CAGAYAN DE ORO CITY, Philippines – Approving the Bangsamoro Basic Law (BBL) should not only be the initiative to solve the decades-long conflict in Mindanao, a lawmaker from Lanao del Norte said Thursday, September 28.
If the Duterte administration is bent on attaining peace in Mindanao, Lanao del Norte, 1st District Rep. Mohamad Khalid Dimaporo said Mindanaoans must be given more than just the empowerment of the Bangsamoro.
“We will never have peace so long as poverty remains persistent,” Dimaporo said. “The national government should strengthen development programs, such as the Pamana Program of the Office of the Presidential Adviser on the Peace Process (OPAPP), which are one of the tools to curb poverty in conflicted-affected areas.”
Pamana or the “Payapa at Masaganang Pamayanan” is the national government’s convergence program that extends development interventions to isolated, hard-to-reach and conflict-affected communities, ensuring that they are not left behind.
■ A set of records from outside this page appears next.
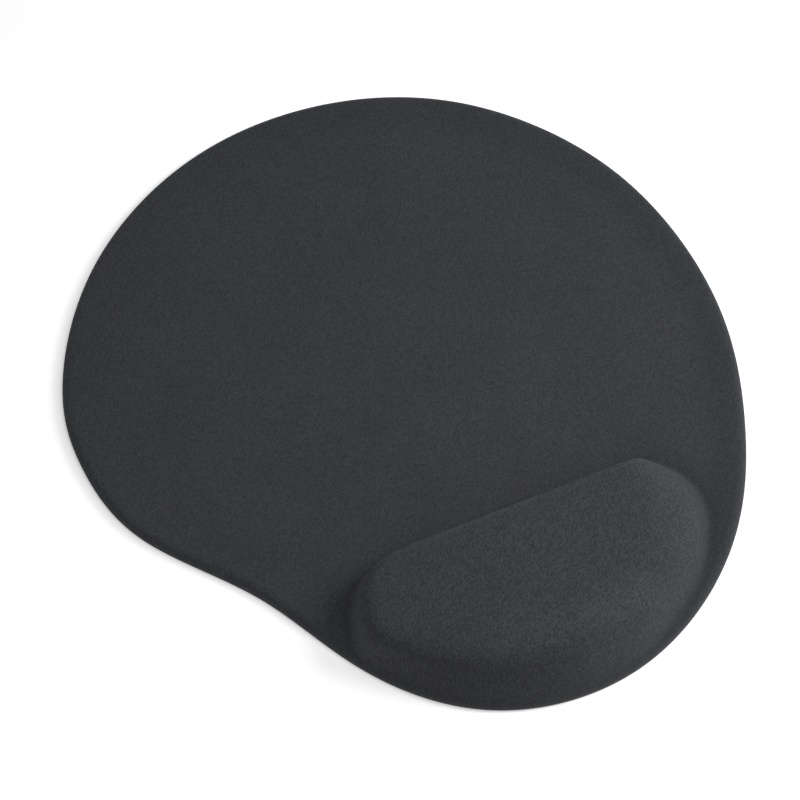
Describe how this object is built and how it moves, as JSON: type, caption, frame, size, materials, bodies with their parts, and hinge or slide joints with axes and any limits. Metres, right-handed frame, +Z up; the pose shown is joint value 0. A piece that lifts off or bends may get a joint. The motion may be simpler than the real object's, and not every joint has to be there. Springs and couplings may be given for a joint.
{
  "type": "mouse mat with wrist rest",
  "caption": "Comma-shaped knit-covered mouse mat with a raised soft gel wrist rest built into its near right-hand corner.",
  "frame": {"origin": "on the desk, under the middle of the mat's bounding box", "axes": "+Z up from the desk, +Y away from the user, +X to the user's right; the wrist rest is at low Y on the right"},
  "size_m": [0.2225, 0.2395, 0.02],
  "materials": {
    "cover_knit": "matte",
    "pouch_film": "satin",
    "soft_gel": "gloss",
    "sheet_foam": "matte",
    "base_sheet": "satin"
  },
  "bodies": {
    "root": {"fabric_cover": "cover_knit", "upper_film": "pouch_film", "gel_pad": "soft_gel", "lower_film": "pouch_film", "foam_core": "sheet_foam", "nonslip_base": "base_sheet"}
  },
  "joints": []
}
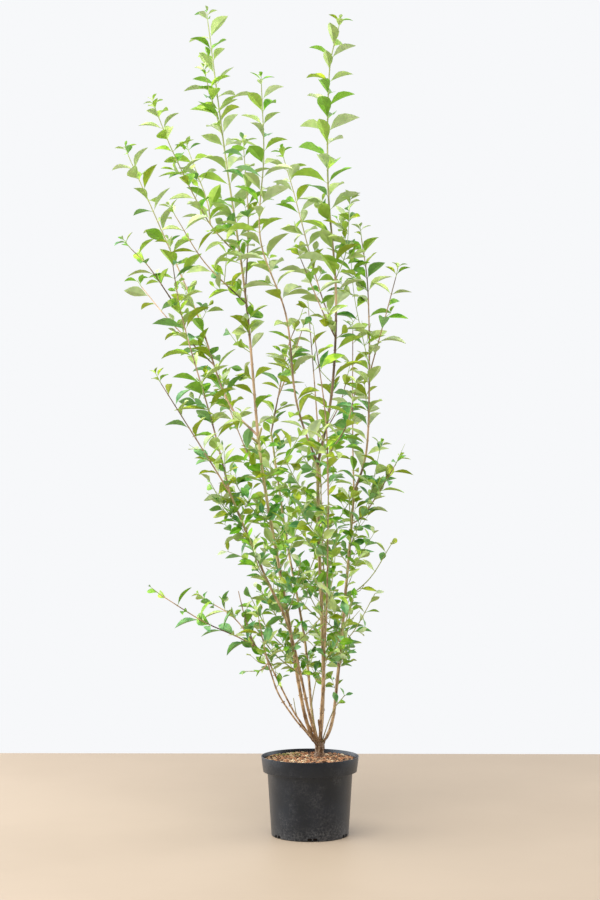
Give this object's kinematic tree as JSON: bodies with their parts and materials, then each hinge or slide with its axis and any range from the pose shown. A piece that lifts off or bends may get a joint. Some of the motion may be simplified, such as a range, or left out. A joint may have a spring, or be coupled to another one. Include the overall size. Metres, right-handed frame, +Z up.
{
  "type": "potted california privet",
  "caption": "Tall many-stemmed evergreen shrub with small glossy leaves on upright shoots, growing from a short stool in a round black nursery pot with a collar and drain slots.",
  "frame": {"origin": "middle of the pot's flat underside, on the surface that the pot stands on", "axes": "+Z up, +X to the right of the picture's view, +Y away from it"},
  "size_m": [0.7146, 0.6291, 1.927],
  "materials": {
    "pot": "matte",
    "soil": "matte",
    "bark": "matte",
    "foliage": "satin"
  },
  "bodies": {
    "root": {"bough_back": "bark", "bough_back_left": "bark", "bough_front": "bark", "bough_left_low": "bark", "bough_left_tall": "bark", "bough_low_left": "bark", "bough_low_left_twin": "bark", "bough_right": "bark", "bough_right_tall": "bark", "mass_back": "foliage", "mass_back_left": "foliage", "mass_front": "foliage", "mass_left_fan": "foliage", "mass_left_leader": "foliage", "mass_left_low": "foliage", "mass_left_outer": "foliage", "mass_left_rear": "foliage", "mass_low_left_arm": "foliage", "mass_low_left_foot": "foliage", "mass_middle": "foliage", "mass_right_leader": "foliage", "mass_right_outer": "foliage", "mass_right_rear": "foliage", "mass_right_side": "foliage", "pot": "pot", "soil": "soil", "spray_back_1": "foliage", "spray_back_2": "foliage", "spray_back_3": "foliage", "spray_back_left_1": "foliage", "spray_back_left_2": "foliage", "spray_back_left_3": "foliage", "spray_back_left_4": "foliage", "spray_front_1": "foliage", "spray_front_2": "foliage", "spray_front_3": "foliage", "spray_left_low_1": "foliage", "spray_left_low_2": "foliage", "spray_left_low_3": "foliage", "spray_left_low_4": "foliage", "spray_left_low_5": "foliage", "spray_left_low_6": "foliage", "spray_left_tall_1": "foliage", "spray_left_tall_2": "foliage", "spray_left_tall_3": "foliage", "spray_left_tall_4": "foliage", "spray_left_tall_5": "foliage", "spray_right_1": "foliage", "spray_right_2": "foliage", "spray_right_3": "foliage", "spray_right_4": "foliage", "spray_right_5": "foliage", "spray_right_tall_1": "foliage", "spray_right_tall_2": "foliage", "spray_right_tall_3": "foliage", "spray_right_tall_4": "foliage", "spray_right_tall_5": "foliage", "trunk": "bark"}
  },
  "joints": []
}
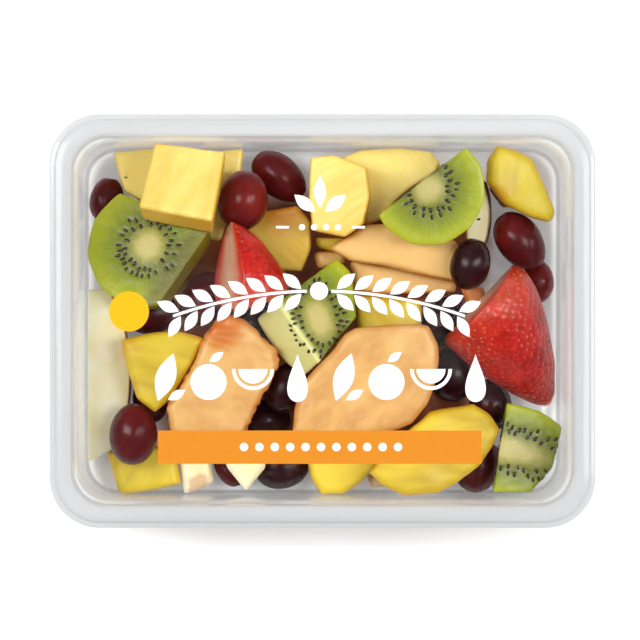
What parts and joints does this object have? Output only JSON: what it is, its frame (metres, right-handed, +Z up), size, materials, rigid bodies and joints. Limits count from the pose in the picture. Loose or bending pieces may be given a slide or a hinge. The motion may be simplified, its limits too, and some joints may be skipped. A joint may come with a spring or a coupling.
{
  "type": "fruit salad in a sealed tray",
  "caption": "Cut fruit salad in a clear rectangular tray with a wide flange and a sealed clear film: grapes, kiwi, strawberry, pineapple, mango, melon and apple.",
  "frame": {"origin": "middle of the tray's foot, on the surface that the tray stands on", "axes": "+X along the tray's long side, +Y across it, +Z up through the film"},
  "size_m": [0.19, 0.144, 0.0506],
  "materials": {
    "tray": "clear thin plastic, frosted on the flange",
    "film": "clear glossy film with plain printed shapes",
    "grape": "dark red-purple skin with a pale bloom",
    "kiwi": "moist green flesh",
    "strawberry": "glossy red skin",
    "pineapple": "moist fibrous yellow flesh",
    "mango": "smooth moist yellow flesh",
    "melon": "moist orange flesh",
    "apple": "cream flesh with a thin skin"
  },
  "bodies": {
    "root": {"tray": "tray", "film": "film", "grape_left_wall": "grape", "grape_corner": "grape", "grape_under_kiwi": "grape", "grape_under_berry": "grape", "grape_left_gap": "grape", "grape_bottom_left": "grape", "grape_bottom": "grape", "grape_middle_low": "grape", "grape_middle": "grape", "grape_centre": "grape", "grape_bottom_right": "grape", "grape_right_low": "grape", "grape_right_mid": "grape", "grape_right_high": "grape", "grape_right_wall": "grape", "grape_lower_left": "grape", "grape_upper_left": "grape", "grape_top": "grape", "grape_right": "grape", "grape_upper_right": "grape", "kiwi_left": "kiwi", "kiwi_centre": "kiwi", "kiwi_right": "kiwi", "kiwi_bottom_right": "kiwi", "strawberry_left": "strawberry", "strawberry_right": "strawberry", "pineapple_corner": "pineapple", "pineapple_back": "pineapple", "pineapple_front": "pineapple", "pineapple_golden": "pineapple", "pineapple_mid": "pineapple", "pineapple_mid_back": "pineapple", "mango_left": "mango", "mango_bottom_left": "mango", "mango_bottom": "mango", "mango_bottom_right": "mango", "mango_mid": "mango", "mango_small": "mango", "mango_top_right": "mango", "melon_left": "melon", "melon_big": "melon", "melon_mid_top": "melon", "melon_mid_low": "melon", "melon_small": "melon", "melon_chip": "melon", "melon_right": "melon", "apple_wedge_left": "apple", "apple_wedge_right": "apple", "apple_bottom_left": "apple", "apple_bottom": "apple", "apple_chip": "apple", "apple_inner": "apple"}
  },
  "joints": []
}
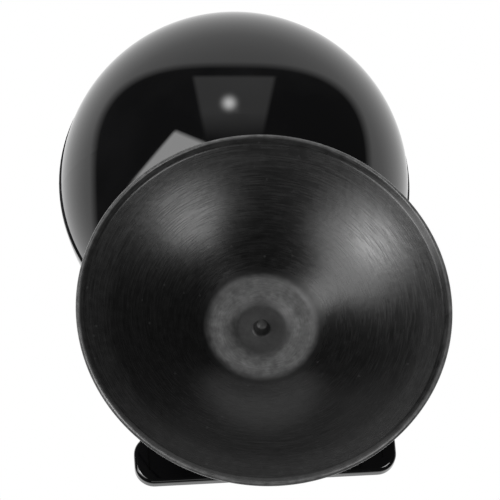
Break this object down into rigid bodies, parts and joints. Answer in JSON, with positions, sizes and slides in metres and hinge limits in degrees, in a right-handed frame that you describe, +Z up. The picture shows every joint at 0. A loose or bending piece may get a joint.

Dimaporo said he wants that the government must not solely focus on giving in to the demands of armed groups to correct a social injustice but must allocate its resources and reach out to peace-loving Muslim Filipinos, including his constituents in his home province.
“We keep fighting with one another over control of a territory,” the legislator said in a phone interview on September 28, “but as far as the province of Lanao del Norte is concerned, the prevalence of poverty if our true enemy.”
What Mindanao need from the central government, he said, is for it to pour a part of its resources to the development of the island and its inhabitants.
“The national government can sign as many peace agreements as they want, but so long as poverty thrives in our region, there will always be social unrest. We cannot have sustainable peace without accelerated economic development. This is the position of peace-loving Filipino citizens from Lanao del Norte,” Dimaporo said.
He cited the experience of his province, specifically Barangay Suso in the Kapatagan Valley, which was once of the hotbed of the New People’s Army (NPA) but was transformed when the government implemented various projects in the area.
Through local initiatives and political will, the barangay was bombarded with government projects such as concrete roads, a water system, a multipurpose hall, a day care center, a barangay health station, and livelihood programs.
“The barangay became an example in the province of what we can achieve if we lay down our arms and work together for the benefit of our communities. This approach was replicated in all NPA-influenced barangays until finally, in 2011, we declared Kapatagan Valley as insurgency free,” Dimaporo added.
Under the administration of President Rodrigo Duterte, Dimaporo said he is positive that the BBL will be approved since the members of the Lower House are supportive of its passage as he urged his colleagues the pledge they made to the Philippine Constitution during their oath of office as the deliberate on the proposed law.
The BBL is a mechanism that will give the Bangsamoro and the Moro Islamic Liberation Front (MILF) the autonomy that they have been longing for.
“As early as now, I can confidently say that I will vote ‘yes’ for the Bangsamoro. But, as my oath of office demands, it must conform to the Constitution of our Republic. I will support any move in the House of Representatives to ensure the BBL adheres to our Constitution,” he said.
Duterte has agreed to certify two legislations, one of them the BBL, as urgent.